→ What this task involves: Print, without altering anything, the lines from the one that holds "if empty is" to the one that holds "LENS_EDGE_R = 1.2 * MM", inclusive. No other lines belong in the output.

→ Collected data entries:
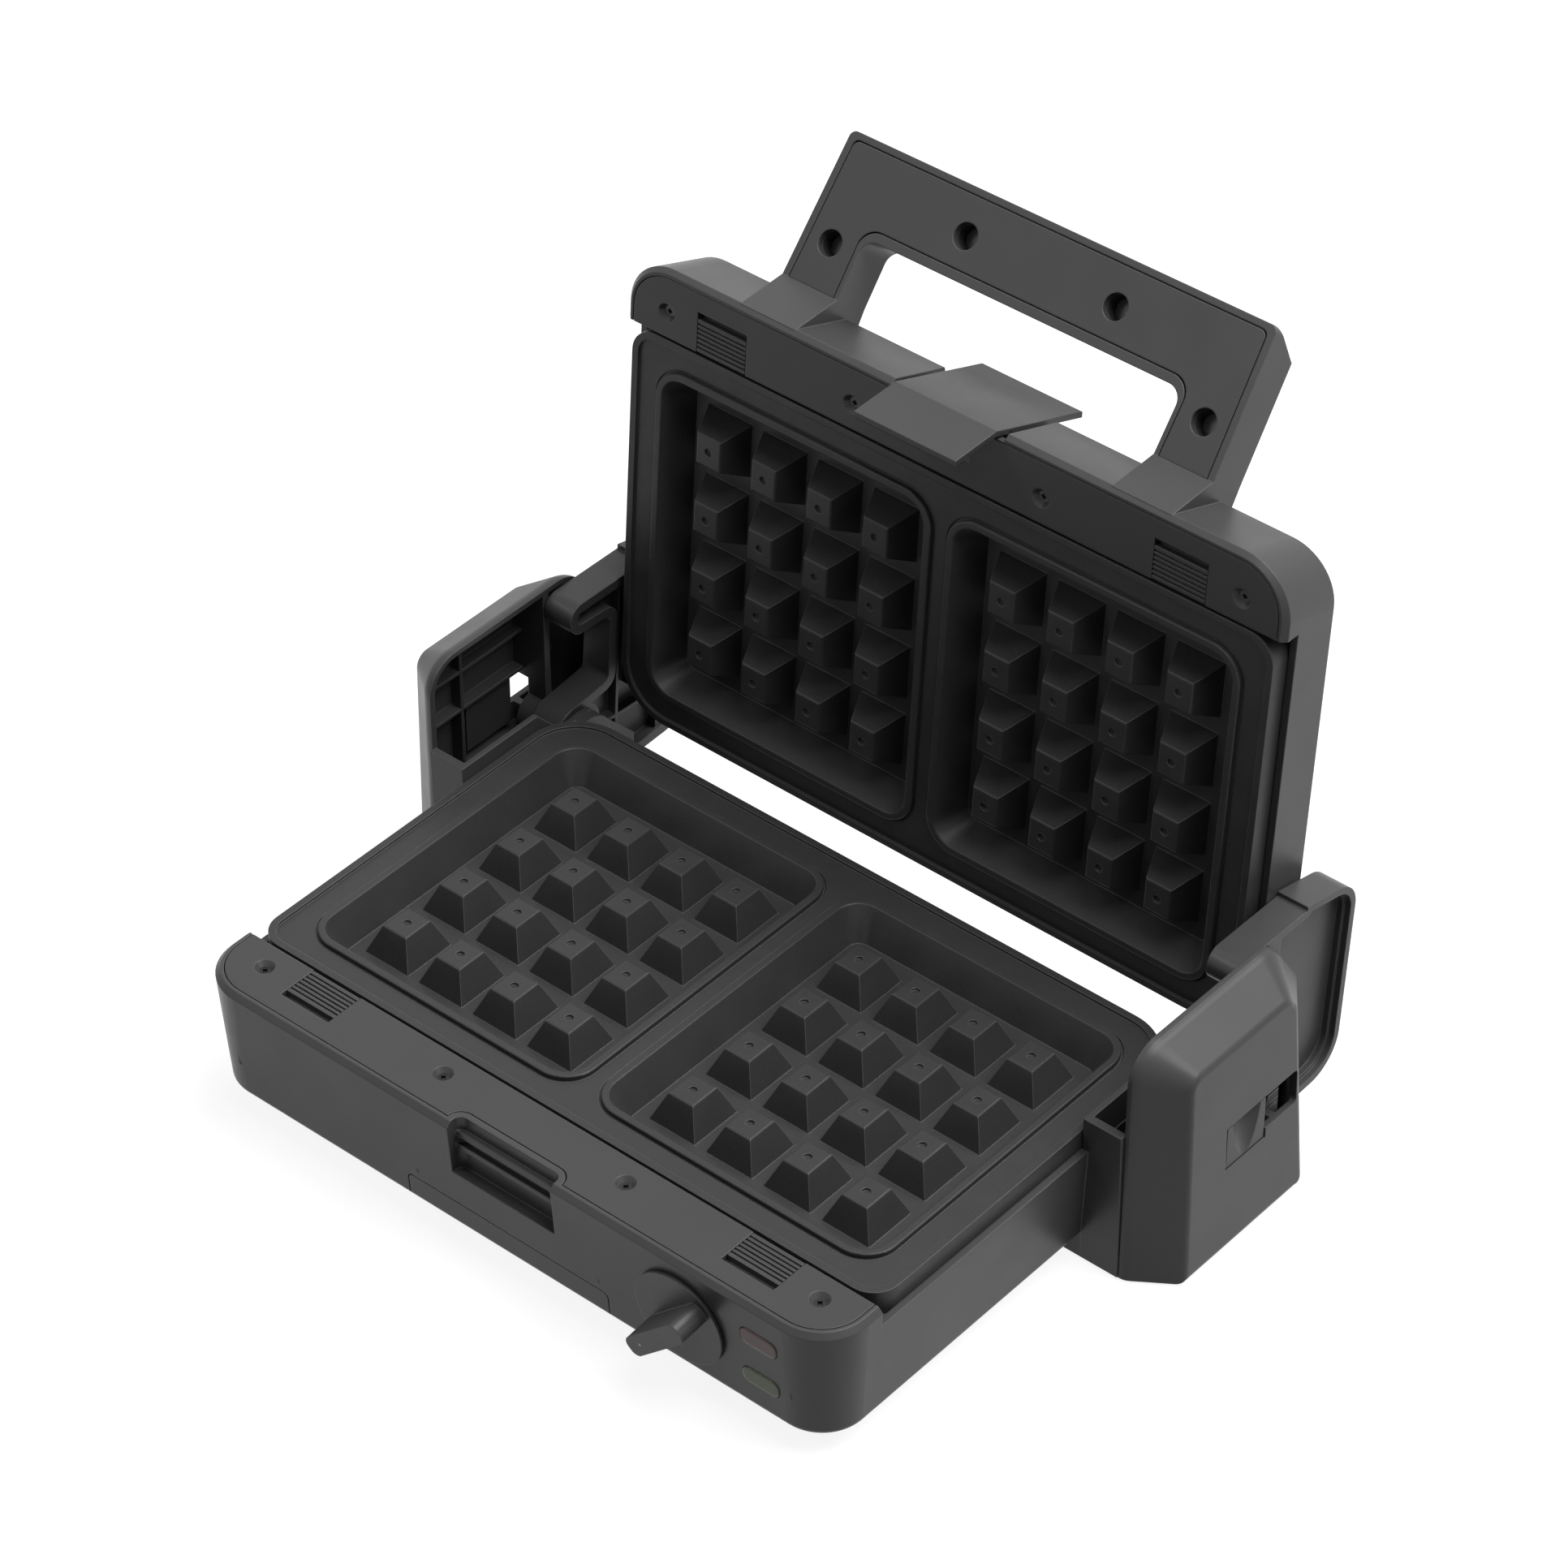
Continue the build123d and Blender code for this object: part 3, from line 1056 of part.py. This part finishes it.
def make_reflector(half, name):
    """Sheet tray under a plate, with saddles that carry the element."""
    edge = PLATE_T + SHELF_W
    floor = REFLECTOR_D
    with BuildPart() as tray:
        add(slab(half, plate_outline(edge), floor - REFLECTOR_WALL_H, floor + REFLECTOR_T))
        add(slab(half, plate_outline(edge + REFLECTOR_T), floor - REFLECTOR_WALL_H, floor),
            mode=Mode.SUBTRACT)
        for x in (-ELEMENT_X / 2, ELEMENT_X / 2):
            for y in (0, MOULD_Y * 2):
                saddle = box(x - SADDLE_L / 2, x + SADDLE_L / 2, y - SADDLE_W / 2, y + SADDLE_W / 2)
                add(slab(half, saddle, ELEMENT_D + ELEMENT_R + SEAT_GAP / 2, floor))
        end = MOULD_Y + MOULD_HALF_L
        clamp = box(-CLAMP_L / 2, CLAMP_L / 2, end - CLAMP_IN - CLAMP_W / 2, end - CLAMP_IN + CLAMP_W / 2)
        add(slab(half, clamp, ELEMENT_D, floor))
        across_end = Plane(half.from_local_coords((0, end, ELEMENT_D)), x_dir=half.x_dir, z_dir=half.y_dir)
        with Locations(across_end):
            with Locations((-ELEMENT_END_X, 0), (ELEMENT_END_X, 0)):
                Cylinder(ELEMENT_R + PIN_GAP, CLAMP_L, mode=Mode.SUBTRACT)
    finish(tray, name)


def make_fuse(half, name):
    """Thermal cut-out that lies on the back of a reflector, with a tab at each end."""
    seat = REFLECTOR_D + REFLECTOR_T
    with BuildPart() as fuse:
        add(slab(half, box(-FUSE_L / 2, FUSE_L / 2, MOULD_Y - FUSE_W / 2, MOULD_Y + FUSE_W / 2), seat,
                 seat + REFLECTOR_T))
        add(slab(half, box(-FUSE_L / 4, FUSE_L / 4, MOULD_Y - FUSE_W / 2, MOULD_Y + FUSE_W / 2), seat,
                 seat + FUSE_T))
    finish(fuse, name)


for half, word in ((LOWER, "lower"), (UPPER, "upper")):
    make_element(half, f"{word}_heating_element")
    make_reflector(half, f"{word}_reflector")
    make_fuse(half, f"thermal_fuse_{word}")

with BuildPart() as terminal_block:
    footprint = box(-TERMINAL_L / 2, TERMINAL_L / 2, TERMINAL_Y - TERMINAL_W / 2,
                    TERMINAL_Y + TERMINAL_W / 2)
    add(slab(LOWER, footprint, BASE_DEPTH - WALL - TERMINAL_T, BASE_DEPTH - WALL))
    with BuildSketch(LOWER.offset(BASE_DEPTH - WALL - TERMINAL_T)):
        with Locations((0, TERMINAL_Y)):
            with GridLocations(TERMINAL_L / 3, TERMINAL_W / 2, 3, 2):
                Circle(SCREW_R)
    extrude(amount=TERMINAL_T / 2, mode=Mode.SUBTRACT)
finish(terminal_block, "terminal_block")

with BuildPart() as cord_gland:
    with BuildSketch(GLAND.offset(-WALL - SEAT_GAP)):
        Circle(GLAND_R)
    extrude(amount=WALL + 2 * SEAT_GAP)
    with BuildSketch(GLAND.offset(FIT_GAP)):
        Circle(GLAND_R + GLAND_FLANGE)
    extrude(amount=GLAND_FLANGE)
    with BuildSketch(GLAND.offset(-WALL - FIT_GAP)):
        Circle(GLAND_R + GLAND_FLANGE)
    extrude(amount=-GLAND_FLANGE)
    with BuildSketch(GLAND):
        Circle(GLAND_BORE)
    extrude(amount=GLAND_R * 2, both=True, mode=Mode.SUBTRACT)
finish(cord_gland, "cord_gland")


# Knob, its thermostat, the lamps and their board
KNOB = Plane(FACE.from_local_coords((KNOB_X, on_face(KNOB_Z), 0)), x_dir=FACE.x_dir, z_dir=FACE.z_dir)
with BuildPart() as knob:
    with BuildSketch(KNOB.offset(SEAT_GAP)):
        Circle(KNOB_R)
    extrude(amount=KNOB_T)
    with BuildSketch(KNOB.offset(SEAT_GAP)):
        with Locations(Location((0, 0), GRIP_TURN)):
            RectangleRounded(GRIP_L, GRIP_W, GRIP_R)
    extrude(amount=KNOB_T + GRIP_H)
    with BuildSketch(KNOB.offset(SEAT_GAP)):
        Circle(SHAFT_R)
    extrude(amount=-SHAFT_L)
finish(knob, "knob")

with BuildPart() as thermostat:
    with BuildSketch(KNOB.offset(-WALL - COLLAR_L)):
        Circle(THERMOSTAT_R)
    extrude(amount=-THERMOSTAT_L)
    with BuildSketch(KNOB.offset(-WALL - COLLAR_L)):
        Circle(THERMOSTAT_R / 2)
    extrude(amount=COLLAR_L - SEAT_GAP)
    with BuildSketch(KNOB.offset(-WALL - COLLAR_L)):
        Circle(SHAFT_R + PIN_GAP)
    extrude(amount=-THERMOSTAT_L / 2, both=True, mode=Mode.SUBTRACT)
finish(thermostat, "thermostat")

for z, word in ((RED_Z, "red"), (GREEN_Z, "green")):
    with BuildPart() as lens:
        with BuildSketch(FACE.offset(SEAT_GAP)):
            with Locations((LAMP_X, on_face(z))):
                RectangleRounded(LAMP_W, LAMP_H, LAMP_R)
        extrude(amount=-LAMP_T)
    finish(lens, f"{word}_lens")

with BuildPart() as lamp_board:
    with BuildSketch(FACE.offset(-LAMP_T - SEAT_GAP)):
        with Locations((LAMP_X, on_face((RED_Z + GREEN_Z) / 2))):
            Rectangle(LAMP_W + BOARD_EDGE, RED_Z - GREEN_Z + LAMP_H)
    extrude(amount=-BOARD_T)
finish(lamp_board, "lamp_board")

# Feet under the front and pads under the pillars
with BuildPart() as rubber_feet:
    with BuildSketch():
        for side in (-1, 1):
            with Locations((side * (HOUSE_HALF_W - FOOT_IN), ROW_1_Y + PLATE_FRONT)):
                Circle(FOOT_R)
    extrude(amount=TOPS_Z - BASE_DEPTH)
    with BuildSketch():
        for side in (-1, 1):
            with Locations((side * (CHEEK_X + EAR_W / 2), ROW_1_Y + HINGE_Y - BLOCK_FRONT / 3)):
                RectangleRounded(EAR_W - PAD_T, BLOCK_FRONT, BLOCK_WALL)
    extrude(amount=PAD_T)
finish(rubber_feet, "rubber_feet")
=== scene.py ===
import json
from math import cos, radians, sin

import bmesh
import bpy
from mathutils import Matrix, Vector


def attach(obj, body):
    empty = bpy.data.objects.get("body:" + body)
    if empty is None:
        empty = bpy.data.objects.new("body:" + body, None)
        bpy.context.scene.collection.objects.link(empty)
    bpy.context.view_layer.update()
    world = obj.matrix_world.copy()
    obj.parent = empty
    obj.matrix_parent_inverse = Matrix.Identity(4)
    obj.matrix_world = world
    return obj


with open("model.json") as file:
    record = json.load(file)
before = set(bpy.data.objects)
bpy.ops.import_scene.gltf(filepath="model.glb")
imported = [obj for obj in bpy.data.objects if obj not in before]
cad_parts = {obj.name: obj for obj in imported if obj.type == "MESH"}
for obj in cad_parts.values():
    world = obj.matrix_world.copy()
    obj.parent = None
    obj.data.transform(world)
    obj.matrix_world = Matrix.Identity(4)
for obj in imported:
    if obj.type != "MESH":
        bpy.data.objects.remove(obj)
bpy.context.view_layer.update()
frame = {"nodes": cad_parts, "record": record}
nodes = frame["nodes"]
scene = bpy.context.scene
scene.view_settings.view_transform = "Standard"

MM = 0.001
BENCH_HALF_L = 6
FLOOR_BOUNCE = 0.1
FLOOR_GLOW = 0.88
WORLD_LIGHT = 0.06

# Finishes: how glossy plastic and coating are, how far their edges are rounded, and how much
# lighter their edges are painted as a highlight
GLOSS = 0.24
PLASTIC_EDGE_R = 0.6 * MM
PLASTIC_EDGE_HIGHLIGHT = 2.1
COATING_EDGE_R = 0.5 * MM
COATING_EDGE_HIGHLIGHT = 3.6
LENS_EDGE_R = 1.2 * MM

# Camera: the photograph's viewing angle and place
VIEW_TURN = radians(40.3984)
VIEW_RISE = radians(39.638)
EYE = Vector((931.15, -1090.91, 1311.09)) * MM
LENS = 133.23
SENSOR_W = 36
NEAREST = 0.05
FURTHEST = 20


def aim_camera():
    """Camera level with the horizon, turned and tipped as the photograph was taken."""
    right = Vector((cos(VIEW_TURN), sin(VIEW_TURN), 0))
    back = Vector((sin(VIEW_TURN) * cos(VIEW_RISE), -cos(VIEW_TURN) * cos(VIEW_RISE),
                   sin(VIEW_RISE)))
    up = back.cross(right)
    camera = bpy.data.objects.new("camera", bpy.data.cameras.new("camera"))
    turn = Matrix((right, up, back)).transposed().to_4x4()
    camera.matrix_world = Matrix.Translation(EYE) @ turn
    camera.data.lens = LENS
    camera.data.sensor_width = SENSOR_W
    camera.data.clip_start = NEAREST
    camera.data.clip_end = FURTHEST
    scene.collection.objects.link(camera)
    scene.camera = camera


aim_camera()


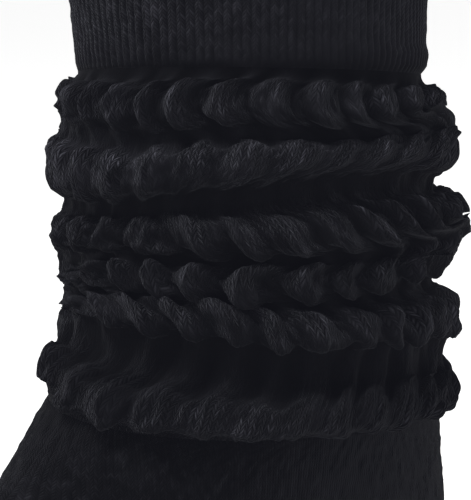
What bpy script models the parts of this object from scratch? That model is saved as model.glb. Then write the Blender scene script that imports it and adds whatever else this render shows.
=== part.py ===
# Slouch sock: a fine ribbed cuff, a wide-ribbed leg pushed down into six folds, and a plain foot.
# One knitted tube, worn upright with the foot flat, hollow from the mouth of the cuff to the toe.
# The toe points along -Y and +Z is up. The origin is the centre of the cuff's mouth.

import math

import bpy
import numpy as np

MM = 0.001

# Driving dimensions, in millimetres. Heights are above the flat underside of the sole.
SOCK_HEIGHT = 218.0
LEG_CLOTH = 1.6
CUFF_CLOTH = 1.6
FOOT_CLOTH = 1.8
SEAM_GAP = 0.3
LEG_RIBS = 26
LEG_RIB_RISE = 3.4
CUFF_RIBS = 124
CUFF_RIB_RISE = 0.5

# How finely the walls are faceted.
ROWS_PER_WEB = 3
POINTS_PER_LEG_RIB = 3
POINTS_PER_CUFF_RIB = 2
CUFF_LINING_COLUMNS = 62
FOOT_COLUMNS = 48
FOOT_LINING_COLUMNS = 24
RINGS_PER_FOOT_SECTION = 2

# Directions round the leg, seen from above and counted from +X.
TOE_ANGLE = math.radians(270.0)
FIRST_COLUMN_ANGLE = math.radians(235.0)
TWIST_RADIUS = 45.0

# The plain outer surface that the cloth would have with no folds.
# height, reach towards the toe, reach to each side, reach towards the heel
LEG_FORM = (
    (76.0, 59.6, 41.6, 50.4),
    (84.0, 54.0, 41.2, 49.2),
    (92.0, 48.4, 40.4, 46.8),
    (100.0, 44.2, 39.7, 44.8),
    (110.0, 42.0, 39.4, 43.0),
    (125.0, 41.5, 39.4, 42.0),
    (145.0, 41.4, 39.5, 41.7),
    (163.0, 41.5, 39.5, 41.7),
    (180.0, 43.4, 40.2, 42.9),
    (200.0, 45.2, 41.6, 45.0),
    (218.0, 46.2, 43.0, 47.0),
)

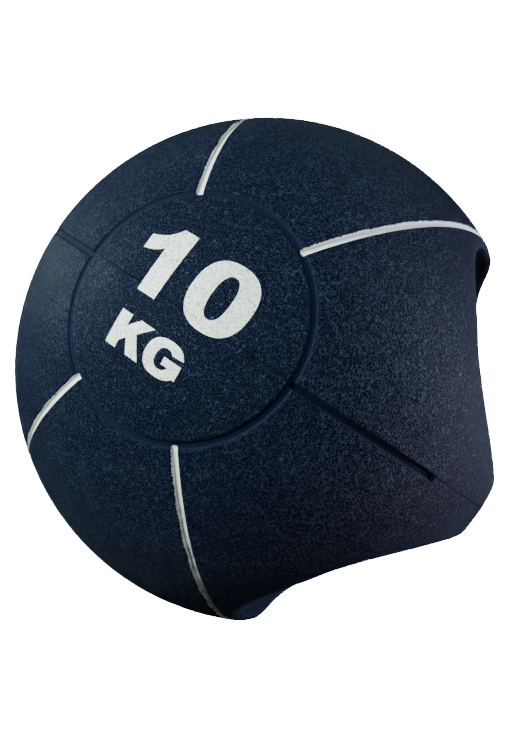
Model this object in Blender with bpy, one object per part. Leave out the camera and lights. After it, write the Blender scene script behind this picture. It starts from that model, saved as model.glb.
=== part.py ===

→ Response to the exercise:
    if empty is None:
        empty = bpy.data.objects.new("body:" + body, None)
        bpy.context.scene.collection.objects.link(empty)
    bpy.context.view_layer.update()
    world = obj.matrix_world.copy()
    obj.parent = empty
    obj.matrix_parent_inverse = Matrix.Identity(4)
    obj.matrix_world = world
    return obj


with open("model.json") as file:
    record = json.load(file)
before = set(bpy.data.objects)
bpy.ops.import_scene.gltf(filepath="model.glb")
imported = [obj for obj in bpy.data.objects if obj not in before]
cad_parts = {obj.name: obj for obj in imported if obj.type == "MESH"}
for obj in cad_parts.values():
    world = obj.matrix_world.copy()
    obj.parent = None
    obj.data.transform(world)
    obj.matrix_world = Matrix.Identity(4)
for obj in imported:
    if obj.type != "MESH":
        bpy.data.objects.remove(obj)
bpy.context.view_layer.update()
frame = {"nodes": cad_parts, "record": record}
nodes = frame["nodes"]
scene = bpy.context.scene
scene.view_settings.view_transform = "Standard"

MM = 0.001
BENCH_HALF_L = 6
FLOOR_BOUNCE = 0.1
FLOOR_GLOW = 0.88
WORLD_LIGHT = 0.06

# Finishes: how glossy plastic and coating are, how far their edges are rounded, and how much
# lighter their edges are painted as a highlight
GLOSS = 0.24
PLASTIC_EDGE_R = 0.6 * MM
PLASTIC_EDGE_HIGHLIGHT = 2.1
COATING_EDGE_R = 0.5 * MM
COATING_EDGE_HIGHLIGHT = 3.6
LENS_EDGE_R = 1.2 * MM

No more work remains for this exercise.